The honesty of Barry's sermon added a dimension to the message for which I was an instrument. "God with us" was not and is not a pious tableau or an improving Sunday school story. It was messy as well as wonderful. And so is being a servant, a witness, a sacrifice. How I want to be these things 100%, how I want to keep God at the very center of my life (as Deborah Haines challenged us and me in a never-to-be-forgotten Pendle Hill Monday night lecture 28 years ago) ... and how often I settle for a respectable 10%.

I will never sing that chorus with the same mindless gusto again. I will sing it, just differently.

Come and spy on us. Do you have mixed feelings about the protests against government spying on churches? I don't like the abuse of power any more than the next Quaker, but if we truly avoid objectifying human beings, we should not see the government spy as any less of a human than the ambulatory mixed bags of motives that the rest of us are.

In fact, should not the person who represents the FBI or CIA or terrorism task force have every right to hear the glorious good news of Jesus Christ, the Prince of Peace, as we understand it? If our peace witness has integrity—if prophetic expression and nonviolent direct action are truly aspects of evangelism—should we not eagerly welcome those least likely to have already enlisted in the Lamb's War?

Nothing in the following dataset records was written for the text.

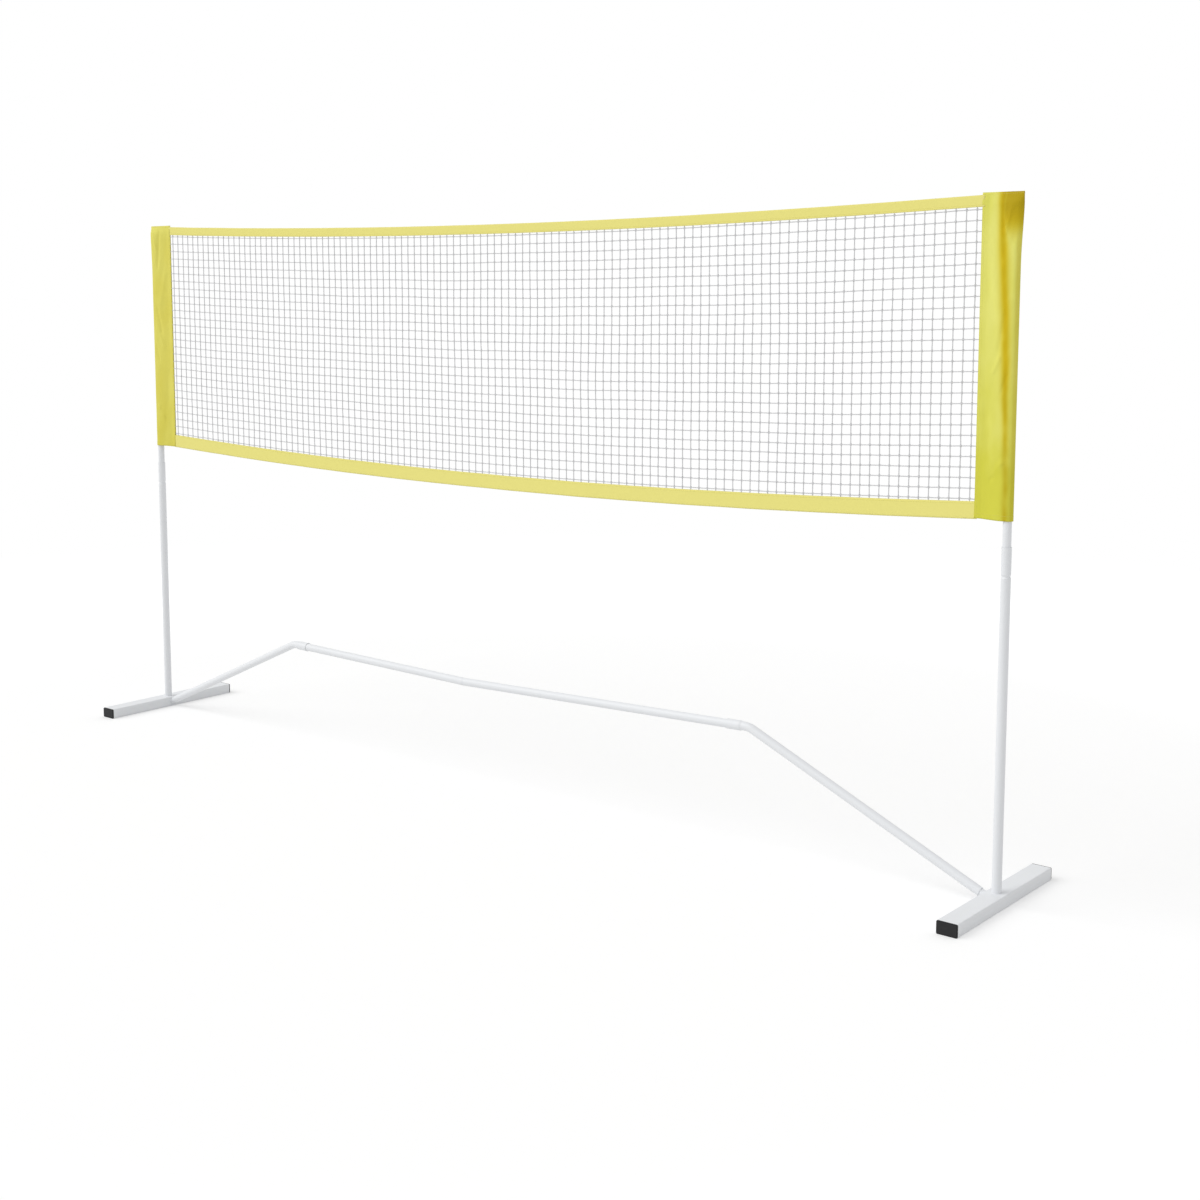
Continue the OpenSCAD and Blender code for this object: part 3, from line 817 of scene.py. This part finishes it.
class NETSET_OT_welds(bpy.types.Operator):
    """Weld beads where the crossbar's stubs meet the feet"""
    bl_idname = "netset.welds"
    bl_label = "Weld Beads"

    def execute(self, context):
        material = bpy.data.materials["white_powder_coat"]
        size = (0.06, 0.01)      # about once round the stub and once round the bead
        for name, side in (("left", -1), ("right", 1)):
            centre = Vector((side * FOOT_INNER_X, 0.0, STUB_HEIGHT))

            def place(u, v):
                around, turn = 2 * math.pi * u, 2 * math.pi * v
                scales = 1.0 + 0.10 * math.sin(26 * around) + 0.08 * math.sin(5 * around)
                bead = WELD_BEAD * scales
                out = STUB_RADIUS + 0.8 * bead * math.cos(turn)
                off = bead * math.sin(turn)
                return centre + Vector((-side * off, math.sin(around) * out,
                                        math.cos(around) * out / math.cos(STUB_SLOPE)))

            bm = mapped_grid(*WELD_GRID, place, size)
            bmesh.ops.remove_doubles(bm, verts=bm.verts[:], dist=1e-6)
            bmesh.ops.recalc_face_normals(bm, faces=bm.faces[:])
            add_piece(f"stub_weld_{name}", bm, material, "base")
        return {"FINISHED"}


class NETSET_OT_stage(bpy.types.Operator):
    """Pale floor, soft light and camera"""
    bl_idname = "netset.stage"
    bl_label = "Stage"

    def execute(self, context):
        scene = context.scene
        stage = scene.stage_sizes
        camera = bpy.data.objects.new("camera", bpy.data.cameras.new("camera"))
        scene.collection.objects.link(camera)
        camera.data.sensor_width = 36.0
        camera.data.lens = stage.lens
        camera.data.shift_y = stage.rise
        camera.data.clip_end = 200.0
        turn = Matrix.Rotation(stage.yaw, 4, "Z")
        turn = turn @ Matrix.Rotation(0.5 * math.pi - stage.pitch, 4, "X")
        turn = turn @ Matrix.Rotation(stage.roll, 4, "Z")
        camera.matrix_world = Matrix.Translation(stage.camera_at) @ turn
        scene.camera = camera

        key = bpy.data.objects.new("key", bpy.data.lights.new("key", "SUN"))
        scene.collection.objects.link(key)
        key.data.energy = stage.key
        key.data.angle = KEY_SPREAD
        key.rotation_euler = Vector(KEY_FROM).to_track_quat("Z", "Y").to_euler()

        world = bpy.data.worlds.new("studio")
        world.use_nodes = True
        scene.world = world
        s = Shader(world.node_tree)
        seen = self.seen(s)
        strength = stage.sky + seen * (1.0 - stage.sky)
        light = s.node("ShaderNodeBackground", None, {"Color": (1, 1, 1, 1),
                                                      "Strength": strength})
        s.node("ShaderNodeOutputWorld", None, {"Surface": light})

        bm = bmesh.new()
        bmesh.ops.create_grid(bm, x_segments=8, y_segments=8, size=FLOOR_HALF)
        mesh = bpy.data.meshes.new("floor")
        bm.to_mesh(mesh)
        bm.free()
        material, s = new_material("pale_floor")
        x, y, _ = s.axes(s.place())
        far = (x * x + y * y) ** 0.5
        fade = s.node("ShaderNodeMapRange", {"interpolation_type": "SMOOTHSTEP"},
                      {"Value": far, "From Min": PAINT_ENDS, "From Max": WHITE_STARTS})
        paint = s.node("ShaderNodeBsdfDiffuse", None, {"Color": FLOOR_PAINT})
        glow = s.node("ShaderNodeEmission", None,
                      {"Strength": GLOW_NEAR - fade * (GLOW_NEAR - 1.0)})
        factor = self.seen(s) * (GLOW_SHARE + fade * (1.0 - GLOW_SHARE))
        surface = s.node("ShaderNodeMixShader", None, [factor, paint, glow])
        s.node("ShaderNodeOutputMaterial", None, {"Surface": surface})
        mesh.materials.append(material)
        floor = bpy.data.objects.new("floor", mesh)
        scene.collection.objects.link(floor)
        scene.view_settings.view_transform = "Standard"
        return {"FINISHED"}

    def seen(self, s):
        """1 for what the camera sees, straight, mirrored or through glass."""
        camera = s.node("ShaderNodeLightPath", output=0)
        glossy = s.node("ShaderNodeLightPath", output=3)
        through = s.node("ShaderNodeLightPath", output=6)
        return camera.high(glossy).high(through)


class NETSET_PT_panel(bpy.types.Panel):
    """Builds the net set piece by piece"""
    bl_label = "Net Set"
    bl_idname = "NETSET_PT_panel"
    bl_space_type = "VIEW_3D"
    bl_region_type = "UI"
    bl_category = "Net Set"

    def draw(self, context):
        for operator in OPERATORS:
            self.layout.operator(operator.bl_idname)
        for group in GROUPS:
            box = self.layout.box()
            settings = getattr(context.scene, group)
            for key in settings.__annotations__:
                box.prop(settings, key)


GROUPS = {
    "net_sizes": NetSizes, "pocket_sizes": PocketSizes,
    "finish_colours": FinishColours, "stage_sizes": StageSizes,
}
OPERATORS = [
    NETSET_OT_stage, NETSET_OT_frame_finish, NETSET_OT_welds, NETSET_OT_net_cords,
    NETSET_OT_tapes, NETSET_OT_pockets,
]


def register():
    for kind in [*GROUPS.values(), *OPERATORS, NETSET_PT_panel]:
        bpy.utils.register_class(kind)
    for name, group in GROUPS.items():
        setattr(bpy.types.Scene, name, PointerProperty(type=group))


def unregister():
    for name in GROUPS:
        delattr(bpy.types.Scene, name)
    for kind in reversed([*GROUPS.values(), *OPERATORS, NETSET_PT_panel]):
        bpy.utils.unregister_class(kind)


def main():
    """Builds every piece in order."""
    register()
    bpy.ops.netset.stage()
    bpy.ops.netset.frame_finish()
    bpy.ops.netset.welds()
    bpy.ops.netset.net_cords()
    bpy.ops.netset.tapes()
    bpy.ops.netset.pockets()


if __name__ == "__main__":
    main()
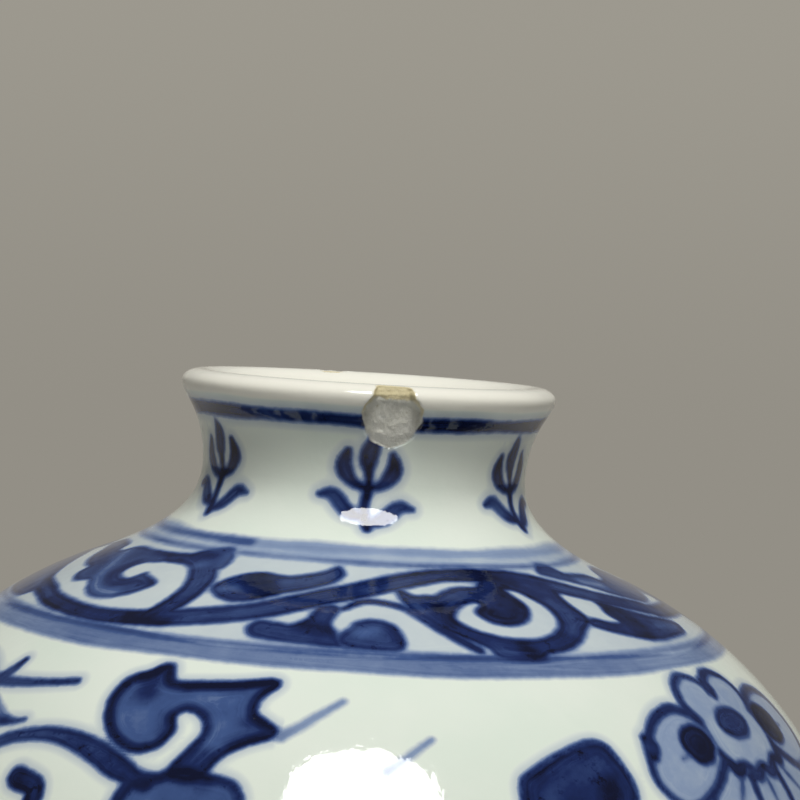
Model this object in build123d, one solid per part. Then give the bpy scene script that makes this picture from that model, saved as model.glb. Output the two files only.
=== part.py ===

Planning for prayer-based civil disobedience and other direct confrontations with evil may be another matter entirely. The three scholars whom Herod asked to report back after their visit to Jesus (Matthew 2:1-12) were warned in a dream to disobey Herod and go home by another route. There may be times when we too need to avoid Herod and confine our counsels to those with equal commitment to prayer and mutual accountability. But in all other cases, I think we should focus more on the integrity of our evangelism (including its components of radical discipleship) than on worrying about who might be listening. We have no right to assume that anyone is beyond the reach of the Holy Spirit.

4 comments:

Zach Alexander said...

I have mixed feelings too. On the one hand, I feel like if we are honest in what we are doing, we have nothing to fear from spies. I don't think they have the right to spy on people (honest or not), but in our case, as religious communities, I think we shouldn't worry about it too much, aside from when people are planning civil disobedience/direct action.

Johan Maurer said...

You say, "I don't think they have the right ..." and that brings up a point I neglected to address. If those government agents break the law or practice any kind of intimidation in their monitoring of our worship and discipleship, I wouldn't hesitate to hold them accountable.

I just don't want us to fall into the trap of exaggerated outrage and self-righteous victimhood that ends up slapping those government representatives in the face and denying their humanity.

This reminds me of a story that took place years ago in another country with a more overtly authoritarian government. A Friends meeting in that country had an informant among its attenders. When an American visitor asked why the informant was treated so kindly, the answer was that he was so incompetent an informant that everyone was on to him--and furthermore, nobody wanted the government to realize that his cover was blown. Friends realized that if the government found that out, the current informant might be replaced by a more competent one.

Nancy A said...

Your story reminds me of my activities in the American Citizens for Peace group in Costa Rica. We knew there was an informant somewhere in the group, given the high-level activity going on in Central America back then (the 1980s).

ACPCR began every meeting by welcoming everyone and the informant as well. The leader then explained to whoever the informant was why we were engaged in these activities and what we hoped to achieve. Then the meeting would begin.

Johan Maurer said...

For federal agents to attend a public event such as a meeting for worship or a public presentation does not upset me unless there's intimidation involved. (Even then, we can't say we weren't warned.)

The wiretapping of our telephones and e-mails without due process is another matter. When I call my friends and relatives overseas, I should not have to wonder whether my own country is spying on me. I can hear the cynic saying in the background, "Get used to it, buddy." No, I refuse to get used to it.

I'm sure there are people who ought to be wiretapped; that's why we have courts and warrants. This current U.S. administration, having played fast and loose with the truth and consequently with thousands of people's lives, having aligned itself with some of the most corrupt politicians in Congress, is in no position to thrust aside our civil protections with a plea of "trust us." We don't and shouldn't trust that crowd.

Dick Cheney justifies these smelly shortcuts by claiming that the vast majority of Americans would approve of them. (1) Where's the data? (2) Since when was the suspension of the Constitution made permissible upon the tides of popular opinion?